If I were to describe myself as a season, I would be Autumn. To me, a native of the temperate forests of the northeast coast of America ("New England"), Autumn is a somewhat contradictory mix of self-reflection and new beginnings. Plants that began to grow first thing in Spring begin to bear their last fruit. Trees shed their leaves in a somber yet wondrous swirling display of red and yellow as wind shears leaves off branches. As the temperature begins to drop, one can't help but think of Autumn as the end of something fleeting and precious, even though the trees and plants will simply return with full force next Spring...

At the same time, Autumn marks the beginning of the school year. Old blood, fresh faces, friends both old and new gather for 8 months to gain yet another level in the game of life. Even after graduating I feel like this rhythm, so ingrained into my mind and conscience, will continue beating for quite some time...

I've always been a reflective person, hunkering down as if to prepare for some sort of metaphorical winter. Even when I seem calm on the surface, beneath the surface I am never at peace with myself.
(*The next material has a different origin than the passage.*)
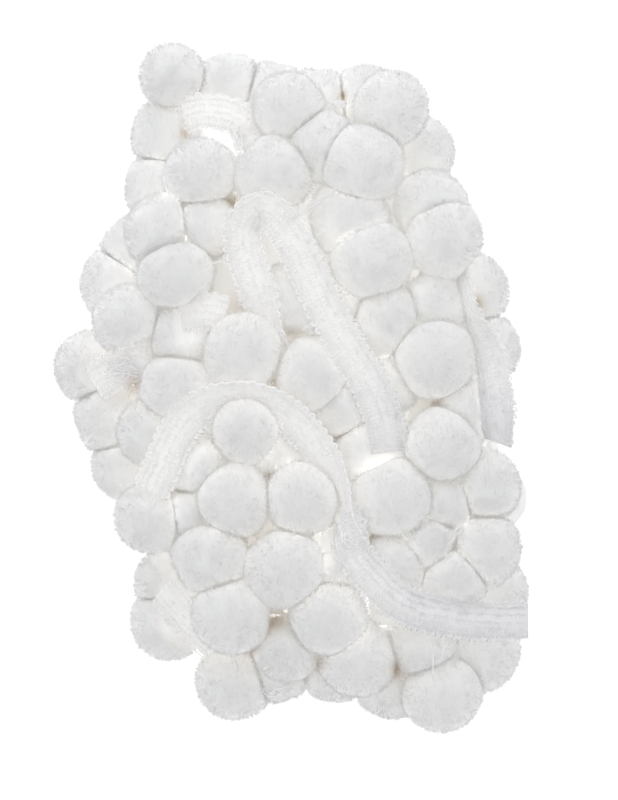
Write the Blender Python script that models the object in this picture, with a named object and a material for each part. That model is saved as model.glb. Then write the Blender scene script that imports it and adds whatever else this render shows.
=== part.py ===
"""Pompom fringe trim: a knitted heading tape with cut-yarn pompoms tied along one edge.

The trim is folded back and forth into a bundle that lies flat on a table. Buried lengths of
the tape lie on two decks between a lower and an upper layer of pompoms, and a few runs of
it surface on top. Each pompom hangs by a short tie from a narrow edge strip beside the tape.

Units are metres, +Z is up, and the origin is on the table under the middle of the bundle.
Sizes in the tables are millimetres: across is +X, up is +Y and lift is the height over the table.
"""
import math
import random
from collections import namedtuple

import bmesh
import bpy
from mathutils import Vector
from mathutils.geometry import closest_point_on_tri, intersect_point_line

MM = 0.001

# Trim sizes
TAPE_WIDTH = 10.5 * MM
TAPE_THICKNESS = 1.0 * MM
STRIP_WIDTH = 1.2 * MM
STRIP_THICKNESS = 1.2 * MM
STRIP_DROP = 0.9 * MM
TIE_RADIUS = 0.65 * MM
POMPOM_RADIUS = 9.5 * MM
PIECE_GAP = 0.3 * MM
POMPOM_GAP = 0.36 * MM

# Bundle sizes
LOWER_DECK = 18.9 * MM
UPPER_DECK = 20.5 * MM
FLOOR_SQUASH = 0.84
LOWER_LAYER_TOP = 24.0 * MM
UPPER_LAYER_BASE = 12.0 * MM
LOWER_PITCH = 19.0 * MM
LOWER_HALF_WIDTH = 60.0 * MM
LOWER_HALF_LENGTH = 88.0 * MM
LOWER_JITTER = 1.2 * MM
LOWER_COVER = 0.65
LOWER_CLEARANCE = 0.80
COVER_STEPS = 16
SOFTNESS = 14
RUN_STEP = 4.0 * MM
FOLD_STEPS = 6
LEG_TRIM = 2.0 * MM
TIE_STEPS = 40
RUN_PREFERENCE = 0.7
TIE_DEPTH = 0.15
SEED = 21

# Faces on a pompom: around, and from pole to pole
UPPER_FACETS = (10, 7)
LOWER_FACETS = (8, 6)

# Pompoms that show from above, row by row down the bundle: across, up, lift and radius
Place = namedtuple("Place", "across up lift radius")
POMPOM_ROWS = {
    "left_rim": (
        Place(-32.7, 85.0, 14, 8.4), Place(-34.3, 69.2, 8, 8.8), Place(-36.0, 54.5, 8, 8.8),
        Place(-35.6, 42.6, 27, 9.2), Place(-48.3, 28.0, 8, 8.9), Place(-44.5, 18.3, 26, 9.2),
        Place(-55.6, 6.3, 8, 8.8), Place(-49.0, -7.7, 8, 9.3), Place(-45.4, -21.8, 8, 8.2),
        Place(-38.6, -34.7, 26, 9.2), Place(-34.0, -51.5, 8, 8.0), Place(-34.0, -64.2, 8, 9.2),
        Place(-41.6, 37.9, 8, 8.8),
    ),
    "left_inner": (
        Place(-17.3, 81.6, 8, 8.8), Place(-24.8, 58.3, 28, 9.2), Place(-23.5, 43.9, 26, 8.5),
        Place(-31.0, 30.9, 30, 9.6), Place(-30.0, 15.0, 26, 8.6), Place(-31.3, 0.1, 28, 9.2),
        Place(-26.2, -20.7, 26, 8.8), Place(-22.1, -45.0, 28, 9.6), Place(-16.7, -61.4, 29, 9.8),
        Place(-16.2, -80.0, 8, 9.6),
    ),
    "centre": (
        Place(-1.1, 76.0, 25, 9.2), Place(-4.9, 57.4, 30, 9.7), Place(-0.3, 25.0, 26, 9.2),
        Place(-13.2, 10.1, 31, 10.2), Place(5.7, 3.9, 30, 9.7), Place(-12.4, -10.7, 31, 9.0),
        Place(-15.7, -30.1, 30, 9.8), Place(2.7, -29.3, 30, 9.9), Place(-1.4, -48.5, 31, 10.2),
        Place(9.7, -61.4, 28, 10.0), Place(-1.4, -70.1, 22, 8.6), Place(-3.5, -75.8, 8, 8.2),
        Place(-5.4, 78.7, 8, 8.9), Place(7.0, 77.0, 8, 8.9),
    ),
    "right_inner": (
        Place(20.8, 78.6, 8, 8.9), Place(27.0, 76.0, 25, 9.8), Place(7.6, 65.5, 26, 9.0),
        Place(18.9, 60.3, 30, 10.5), Place(15.4, 46.0, 27, 10.0), Place(21.3, 34.2, 31, 10.2),
        Place(25.7, 18.8, 28, 9.4), Place(14.3, -4.5, 26, 9.0), Place(20.8, -16.2, 26, 9.0),
        Place(27.5, -29.3, 29, 11.0), Place(27.8, -46.8, 26, 9.0), Place(17.8, -72.8, 22, 10.0),
        Place(11.5, -76.0, 8, 8.4), Place(26.5, -80.8, 8, 8.2),
    ),
    "right_rim": (
        Place(34.9, 64.6, 8, 9.0), Place(37.6, 49.5, 22, 9.3), Place(41.4, 40.1, 28, 9.7),
        Place(49.6, 27.1, 8, 8.9), Place(38.5, 22.0, 26, 8.4), Place(38.3, 8.2, 30, 10.8),
        Place(53.0, 10.4, 8, 8.8), Place(47.8, -6.1, 25, 9.2), Place(40.5, -15.3, 30, 9.9),
        Place(52.4, -26.1, 25, 9.0), Place(41.0, -30.0, 26, 8.0), Place(52.4, -43.3, 25, 9.2),
        Place(43.5, -51.0, 26, 8.4), Place(55.0, -54.8, 8, 8.8), Place(34.8, -68.3, 19, 9.0),
        Place(51.8, -71.6, 8, 9.8), Place(40.6, -82.6, 17, 10.3),
    ),
    "between": (
        Place(-38.6, -12.0, 24.5, 8.4), Place(-27.4, -33.2, 24.5, 8.2), Place(-4.0, -15.6, 25, 8.6),
        Place(12.4, -46.0, 25, 8.6), Place(12.8, 22.4, 25, 8.4), Place(25.5, 0.8, 26.5, 7.8),
        Place(36.4, -41.4, 26.5, 7.8),
    ),
}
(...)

Always swirling around my mind are thoughts, withered from the branches of my subconscious, arguing, reaffirming, inspired, random, me. I've always considered my fractured mind, never content with itself, never content with its discontent with itself (so on and so forth), to really be who I am. A mess put together into something resembling, but not quite, a sane and rational human being. You know, this whole trees and leaves and Autumn metaphor might not work out after all.

I would consider myself a dreamer, a realist in action yet an optimist in thought. I am normally a straightforward, pragmatic man but when it comes to things out of my grasp, I've always dreamed, romanticized. Worlds which exist only in my mind - if only I had the power or language to express them, to bring them into reality! If I cannot express them even to myself, did they even exist at all?

Anyways, this post has devolved into some badly written stream-of-consciousness junk that two years from now I'll probably look back to in disgust. Oh well. I hope you'll enjoy Autumn Daydreams, or something like that.